In the European Union, Big Pharma has been operating with a target on its back for the best part of the last decade. Eight years after the conclusion of the 2008 pharmaceutical sector inquiry, it is clear that the Commission has largely been true to its stated enforcement priorities. However, the recent announcement of an investigation into excessive drug prices marks a significant departure from past practice with potentially far-reaching consequences.
It has been widely suggested that high prices should be condemned only where they generate exclusionary effects. The reasons for such caution are numerous. In particular, many have argued that in sectors like the pharmaceutical industry, monopoly profits are needed to carry out expensive research and development. Another relevant argument relates to the well-documented difficulties of crafting an administrable legal test, which would enable competition authorities to determine whether prices are indeed “excessive.” Moreover, assuming such a test could be articulated, regulators would then be faced with the equally difficult task of designing an effective and adequate remedy.
These challenges no doubt explain why excessive pricing as a basis for regulatory intervention has been seldom used.
New-Found Appetite to Challenge Drug Price-Gougers
Price-gouging in the pharmaceutical industry has garnered widespread media attention and has become both topical and politicized in many jurisdictions. In Europe, the Italian (AGCM) and UK (CMA) competition authorities have been at the forefront of this issue, with fines being leveled late last year against Aspen and Flynn Pharma respectively, following sharp price increases of several debranded drugs marketed by those firms. The CMA has also issued a statement of objections against Actavis for allegedly gouging prices of its hydrocortisone tablets, and it is currently investigating Concordia International on similar charges in relation to other medicines.
Besides the UK and Italy, the Spanish competition authority (CNMC) has recently announced that it is also investigating Aspen’s price increases in relation to several of its anticancer drugs.
EU Aspen Probe
On May 15, 2017, the Commission announced the opening of a formal investigation into Aspen’s pricing practices pertaining to five of its anticancer drugs. The probe will cover the entire European Economic Area, with the exception of Italy, where Aspen has already been condemned.

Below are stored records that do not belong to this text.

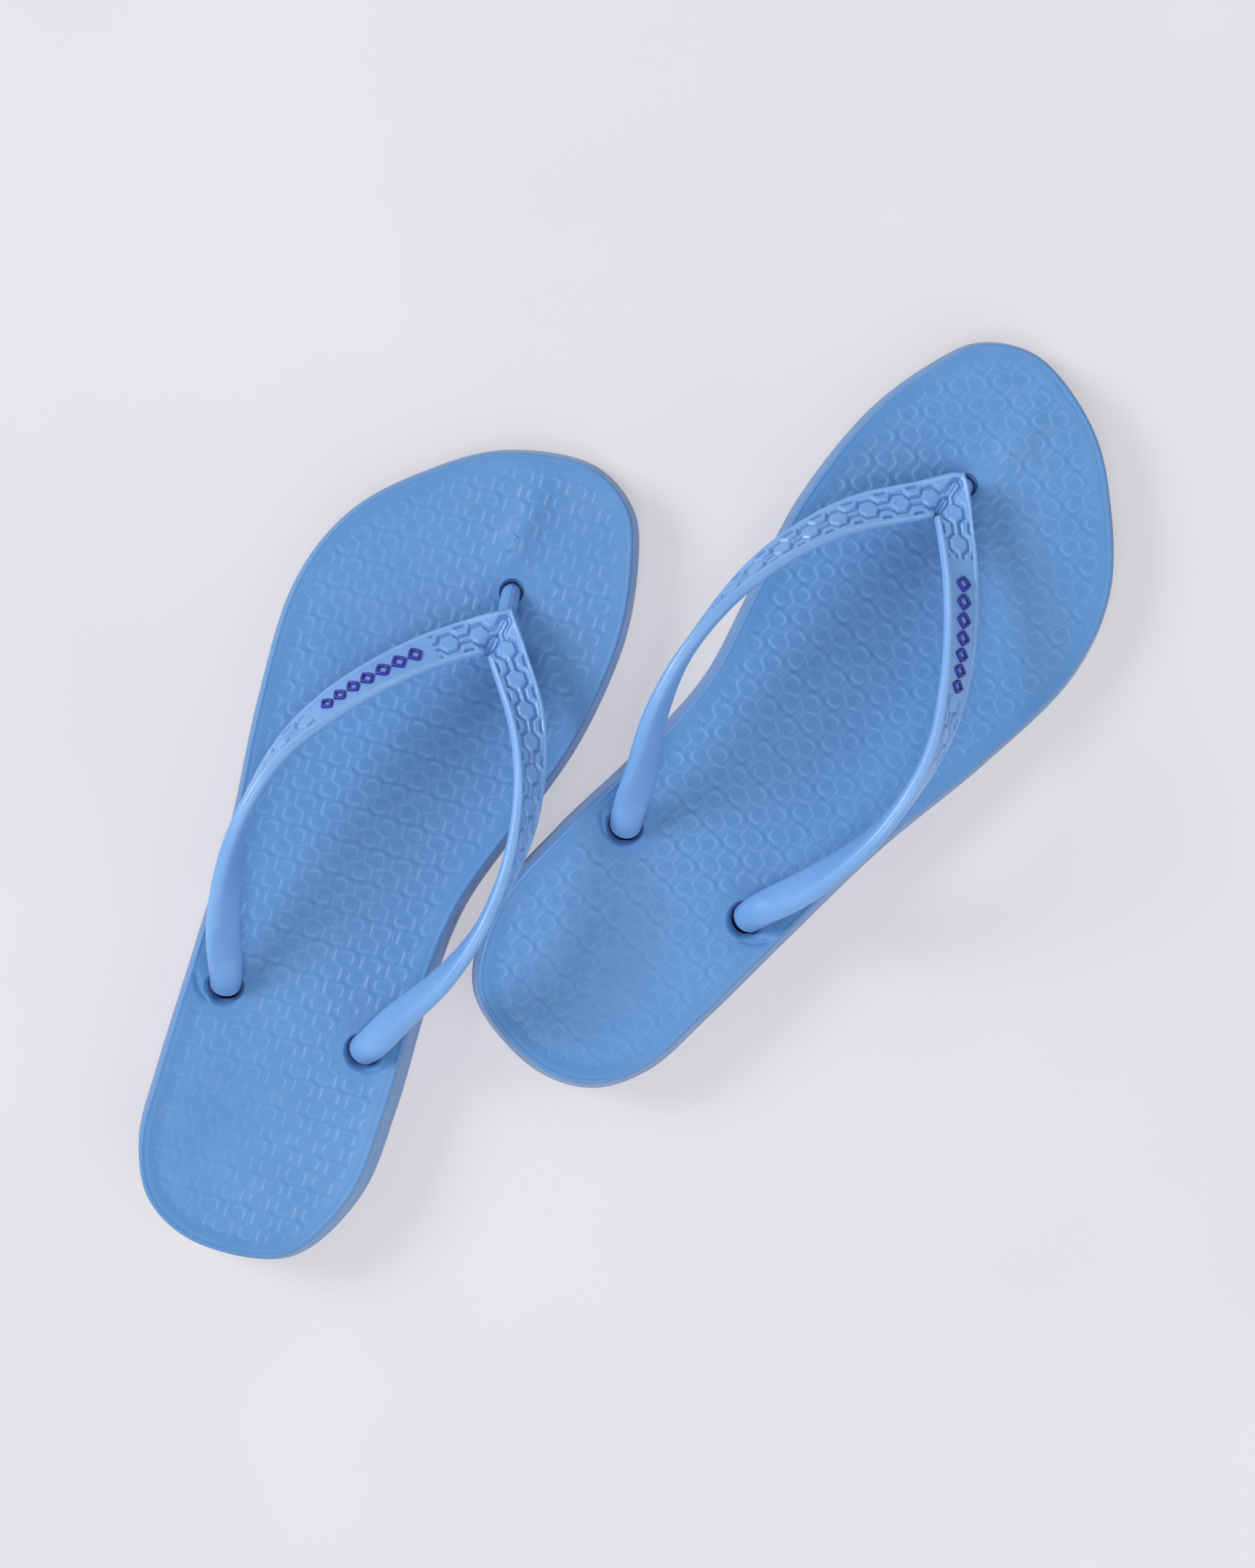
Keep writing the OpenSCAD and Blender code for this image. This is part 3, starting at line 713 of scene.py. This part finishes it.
def build_arm(arm, hand, side):
    """Rings of points down an arm from the V, with their marks: pale edges of rubbing and painted
    highlight, and painted shade in the grooves.
    """
    i_fine, length = arm_lengths(arm, SETTLE[side])
    s = np.linspace(0, length[-1], int(length[-1] / RING_SPACING))
    i = np.interp(s, length, i_fine)
    c, across, face, along, square_on, wide, thick, finger = arm_frames(arm, i, hand, side)

    def run_out(run):
        """0 up to run[0] before the arm's end, and 1 from run[1] further on."""
        return smooth((s - s[-1] + run[0]) / run[1])[:, None]

    blend = smooth(finger / FINGER_FULL_AT)[:, None]
    x, top = (row[None] for row in section_ring())
    ax = np.abs(x)
    # The ribbon's section, flat in front with rounded rims, and the finger's oval one
    beyond = np.clip(ax - FLAT_HALF, 0, 1) / (0.5 - FLAT_HALF)
    rim = WIDEST + (0.5 - WIDEST) * np.sqrt(np.clip(1 - beyond ** 2, 0, 1))
    under = WIDEST - (0.5 + WIDEST) * np.clip(1 - (2 * ax) ** 3, 0, 1) ** BACK_POWER
    power = mix(FINGER_POWER, 1, run_out(OVAL_RUN))
    oval = 0.5 * np.clip(1 - (2 * ax) ** (2 / power), 0, 1) ** (power / 2)
    oval = oval * np.where(top, 1, -mix(1, TIP_BULGE, run_out(BULGE_RUN)))
    y = mix(np.where(top, rim, under), oval, blend)
    run = x * wide[:, None] * mix(1, TIP_TAPER, run_out(NARROW_RUN))
    base = c[:, None] + across[:, None] * run[..., None]
    # Places on the ribbon as the relief measures them
    slant = (across * along).sum(1)[:, None]
    square = (across * square_on).sum(1)[:, None]
    mitre = unit(MITRE)
    h = (base - c[0]) @ mitre
    q = np.linalg.norm((base - c[0])[..., :2] - h[..., None] * mitre[:2], axis=-1)
    # The relief's depth, its pale edge marks of rubbing and painted highlight, and its painted
    # groove shade
    marks = ribbon_relief(s[:, None] + run * slant, run * square, h, q, hand > 0)
    depth, edge, groove = (np.where(top, mark, 0) for mark in marks)
    # A fine flash line on the outermost point of both edges, where the mould's halves met
    flash = np.where(ax > 0.4995, FLASH_W, 0) * np.sign(x)
    points = (base + across[:, None] * flash[..., None]
              + face[:, None] * (y * thick[:, None] - depth)[..., None])
    # A pale line along each rim of the face: painted highlight and rubbing
    rim_mark = np.exp(-((ax - RIM_MARK_AT) / RIM_MARK_W) ** 2) * top * (1 - blend)
    return points, np.clip(edge + 0.8 * rim_mark + 2 * np.abs(flash), 0, 1), groove


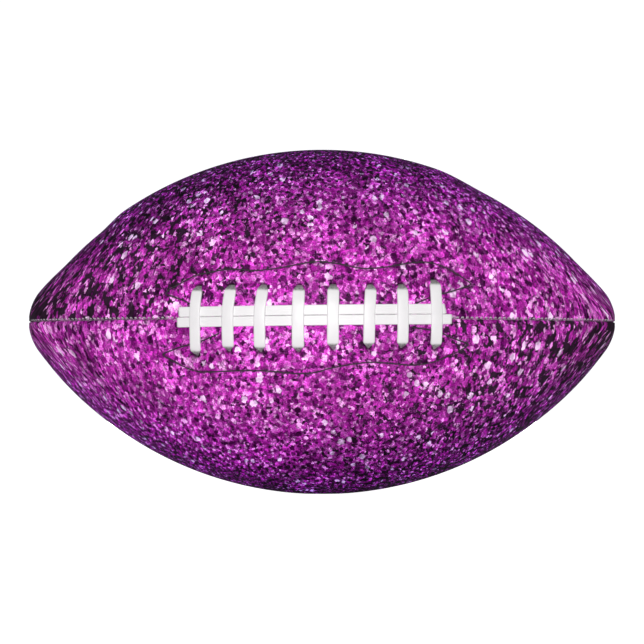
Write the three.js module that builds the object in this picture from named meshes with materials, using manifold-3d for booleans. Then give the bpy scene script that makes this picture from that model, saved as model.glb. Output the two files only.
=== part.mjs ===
// An American football: four sewn cover panels over linings and an air bladder, closed by a lace.
//
// Millimetres. The origin is the ball's centre, +X runs along its long axis, the lace faces -Y and +Z is up.
// "Inset" is always a depth below the cover's outer surface; a negative inset stands proud of it.
import * as THREE from "three";
import { mergeVertices } from "three/addons/utils/BufferGeometryUtils.js";
import Module from "manifold-3d";

// Driving dimensions of the ball.
const LENGTH = 286;
const DIAMETER = 168.5;
const BODY_ARC_RADIUS = 172; // curvature of the side profile between the two noses
const GAP = 0.3; // clearance kept between neighbouring pieces

// Layers, as insets.
const COVER_THICKNESS = 2;
const LINING_THICKNESS = 1.2;
const FACING_THICKNESS = 1;
const BLADDER_WALL = 1;
const TURNED_EDGE_DEPTH = 5; // each cover edge is folded in to this depth along its seams
const TURNED_EDGE_THICKNESS = 2;
const TURNED_EDGE_BITE = 0.2; // overlap that joins a folded edge to its cover
const TURNED_EDGE_REACH = 128; // how far along X the folded edges run before the panels taper out
const LINING_INSET = COVER_THICKNESS + GAP;
const FACING_INSET = LINING_INSET + LINING_THICKNESS + GAP;
const BLADDER_INSET = TURNED_EDGE_DEPTH + GAP;

// Seams: a V-shaped valley with the thread lying in it, deep enough that the ball rests on its panels.
const VALLEY_DEPTH = 1.6;
const THREAD_RADIUS = 0.35;
const THREAD_INSET = 0.8;
const SEAM_REACH = 137;

// Lace: one strip, which makes the eight bars, over two lengthwise strands.
const LACE_WIDTH = 4.9;
const LACE_THICKNESS = 1.3;
const HOLE_HALF_WIDTH = 3.4;
const HOLE_HALF_HEIGHT = 1.8;
// Each bar's upper and lower holes: where along X, and how far from the seam along the surface. They are punched
// by eye, so they wander a little.
const BARS = [
  { upper: -57.8, up: 15, lower: -58.5, down: 16.6 },
  { upper: -42.2, up: 15.5, lower: -43.3, down: 14.6 },
  { upper: -27.2, up: 15.5, lower: -28.6, down: 15 },
  { upper: -10.6, up: 15, lower: -11, down: 15 },
  { upper: 5.2, up: 15.5, lower: 5, down: 13.5 },
  { upper: 22.5, up: 15.5, lower: 21.6, down: 13.2 },
  { upper: 37, up: 15.7, lower: 37.1, down: 13.1 },
  { upper: 52.3, up: 18, lower: 52.7, down: 13.5 },
];
const INNER_LACE_INSET = TURNED_EDGE_DEPTH + 0.5; // the lace's way back from hole to hole, under the seam
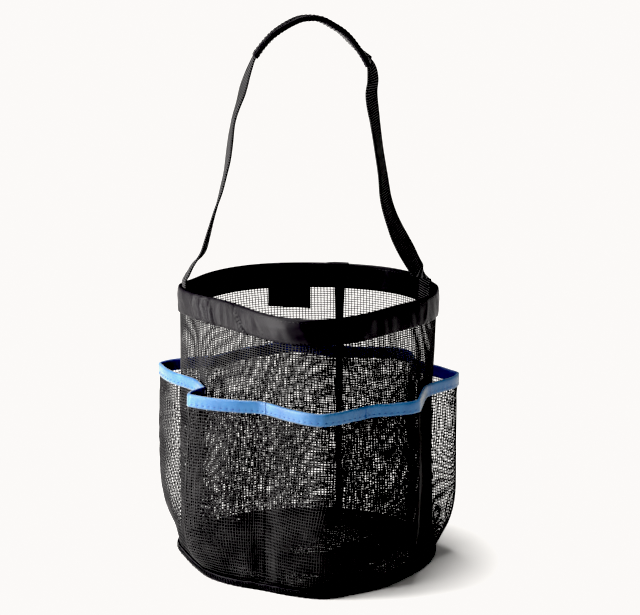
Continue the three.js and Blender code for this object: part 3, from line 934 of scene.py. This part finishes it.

Assuming dominance is found, the Commission will have to determine the level at which prices became excessive. This endeavour will undoubtedly prove contentious, given the problems associated with the legal test for establishing excessive pricing under EU competition law, which looks at whether prices bear “no reasonable relation to the economic value of the product.” To this end, the Commission first will have to examine whether the difference between the cost incurred and the prices actually charged are excessive. Difficulties associated with cost–price analyses notwithstanding, the Commission will then have to establish that the prices are “unfair,” either in themselves or when compared to the prices of competing products.
The Upshot
Much like its other European counterparts, the Commission appears to be setting its sights on pharmaceutical companies engaging in drastic price increases of “niche” off-patent medicines sold in low volumes. Although this new trend may prove to be confined, it is nonetheless conducive to unwarranted uncertainty as to the legality of individual pricing practices of pharmaceutical companies. Moreover, by focusing on allegedly excessive prices, the probe may signal a paradigm shift in the Commission’s enforcement priorities in the sector.